The fourth quarter went to another economist, the Nobel Prize winner of 1974. He was Professor FA Hayek, who visited Australia in 1976. More than any other single person, Hayek’s ideas inspired the Thatcher/Reagan revolution. This achieved three remarkable outcomes while the West was deep in the gloom of a post-Vietnam Wat despondency:

  • They won the Cold War (by abandoning the previous policies of appeasement). Their advice came from many reliable sources including Milton Friedman, another of my favourite economists. But it was Hayek who convinced them that the Soviet Union lacked moral legitimacy, even among its own people.
  • They revived the economies of the West and set in motion an unprecedented period of prosperity.
  • They restored the spirit of the Western world, which again walked tall.

In all, it was quite a serious achievement for the last quarter of the century.

The next 100 years

We then turned our attention to the first quarter of our new century. Early days yet, and it’s challenging to identify any predominant economic or political philosophies guiding our current crop of governments.

There is, however, an intensity of competition building in this battle for our minds and hearts. Who wins this battle — between government control and individual liberty — will set the pattern for the rest of the century.

Making change

I implore you to be combatants rather than spectators. Get interested, and get involved. Become an intellectual spearhead in this battle. I’m optimistic about the outcome. Mainly because of the many obvious failures of government central planning. They are increasingly plain for anyone to see.

 

2 Comments

  • Yep, pretty much in a nutshell. I’d be as interested in the previous games in the series, not just 20C but 19C, 18C, and 17C, which is about when the league was established, truth be known.
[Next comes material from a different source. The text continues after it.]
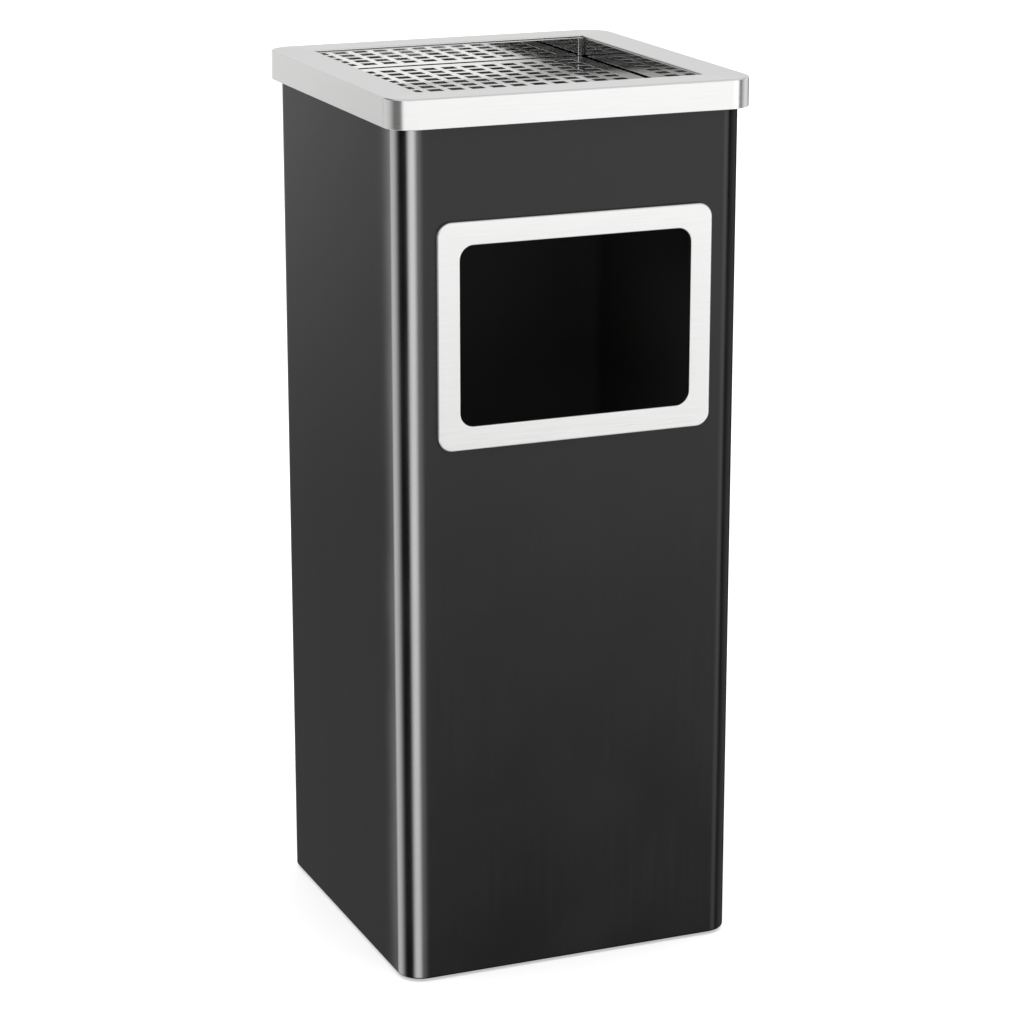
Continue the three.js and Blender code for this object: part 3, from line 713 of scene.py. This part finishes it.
class Builder:
    """Collects one piece's mesh and its grain map, which is in metres along and across the grain."""

    def __init__(self, map_grain=None):
        self.bm = bmesh.new()
        self.grain = self.bm.loops.layers.uv.new("grain")
        self.map_grain = map_grain

    def verts(self, points):
        return [self.bm.verts.new(point) for point in points]

    def face(self, verts, coordinates=None):
        made = self.bm.faces.new(verts)
        self.paint_grain(made, coordinates)

    def paint_grain(self, face, coordinates=None):
        """Sets a face's grain from the piece's own rule, the given coordinates or its plan."""
        face.smooth = True
        for i, loop in enumerate(face.loops):
            spot = loop.vert.co
            if self.map_grain:
                loop[self.grain].uv = self.map_grain(spot)
            elif coordinates:
                loop[self.grain].uv = coordinates[i]
            else:
                loop[self.grain].uv = (spot.x, spot.y + spot.z)

    def loft(self, rings, closed=False, cap_start=False, cap_end=False):
        """Joins rings of equal length into a skin whose grain runs round the rings."""
        rows = [self.verts(ring) for ring in rings]
        count = len(rings[0])
        widest = max(rings, key=ring_length)
        along = [0.0]
        for i in range(count):
            along.append(along[-1] + (widest[(i + 1) % count] - widest[i]).length)
        across = 0.0
        pairs = list(zip(range(len(rows) - 1), range(1, len(rows))))
        if closed:
            pairs.append((len(rows) - 1, 0))
        for a, b in pairs:
            after = across + (rings[b][0] - rings[a][0]).length
            for i in range(count):
                j = (i + 1) % count
                near, far = along[i], along[i + 1]
                spots = [(near, across), (far, across), (far, after), (near, after)]
                self.face([rows[a][i], rows[a][j], rows[b][j], rows[b][i]], spots)
            across = after
        if cap_start:
            self.face(rows[0][::-1])
        if cap_end:
            self.face(rows[-1])
        return rows

    def bridge(self, first, second):
        """Joins two loops of vertices with the same count."""
        for i, vert in enumerate(first):
            j = (i + 1) % len(first)
            self.face([vert, first[j], second[j], second[i]])

    def fill(self, outline, holes):
        """Fills a flat outline of vertices round hole loops of vertices."""
        edges = []
        for loop in [outline, *holes]:
            for i, vert in enumerate(loop):
                pair = (vert, loop[(i + 1) % len(loop)])
                edges.append(self.bm.edges.get(pair) or self.bm.edges.new(pair))
        filled = bmesh.ops.triangle_fill(self.bm, edges=edges, use_beauty=True, use_dissolve=False)
        for element in filled["geom"]:
            if isinstance(element, bmesh.types.BMFace):
                self.paint_grain(element)

    def take_face(self, spot):
        """Removes the flat face that holds a spot and returns its corners."""
        for face in self.bm.faces:
            spans = zip(spot, *[vert.co for vert in face.verts])
            if all(min(ends) - TINY < at < max(ends) + TINY for at, *ends in spans):
                outline = list(face.verts)
                self.bm.faces.remove(face)
                return outline
        raise ValueError("no face holds the spot")

    def pierce(self, spots, openings):
        """Cuts openings through the two faces of a sheet, each found by a spot on it."""
        cut = []
        for spot, loops in zip(spots, openings):
            outline = self.take_face(spot)
            holes = [self.verts(loop) for loop in loops]
            self.fill(outline, holes)
            cut.append(holes)
        for first, second in zip(*cut):
            self.bridge(first, second)

    def mesh(self, name):
        """The finished mesh, with outward normals and hard edges where it turns hard."""
        bmesh.ops.recalc_face_normals(self.bm, faces=self.bm.faces)
        mesh = bpy.data.meshes.new(name)
        self.bm.to_mesh(mesh)
        self.bm.free()
        mesh.set_sharp_from_angle(angle=SMOOTH_BELOW)
        return mesh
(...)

    The most exciting match in the series, to me anyway, was the Cromwell’s Glorious Revolution, played out in the final quarter of the 17C. That was the big decider, the game that settled the ongoing strategy, determined how the game was to be played, without a doubt.

    While the second quarter, in my book, went to Martin Luther and his 95 Theses which led to the Reformation.

    Third quarter with even less doubt went to those bold ‘Scotch Irish’ venturing beyond the old American Lines of Settlement to trigger the real First World War, the Seven Years War which in the US is fobbed off as the French and Indian War, leading to the American Revolution.

    But then, pushing hard up and setting the scene for Lenin in the 19C third quarter has to be the American Civil War, which they call the War Between the States but which really needs to be remembered in far posterity as the Second World War.

    Then your Great War becomes the Fourth World War, and so on.

    Now we start getting somewhere with our analysis.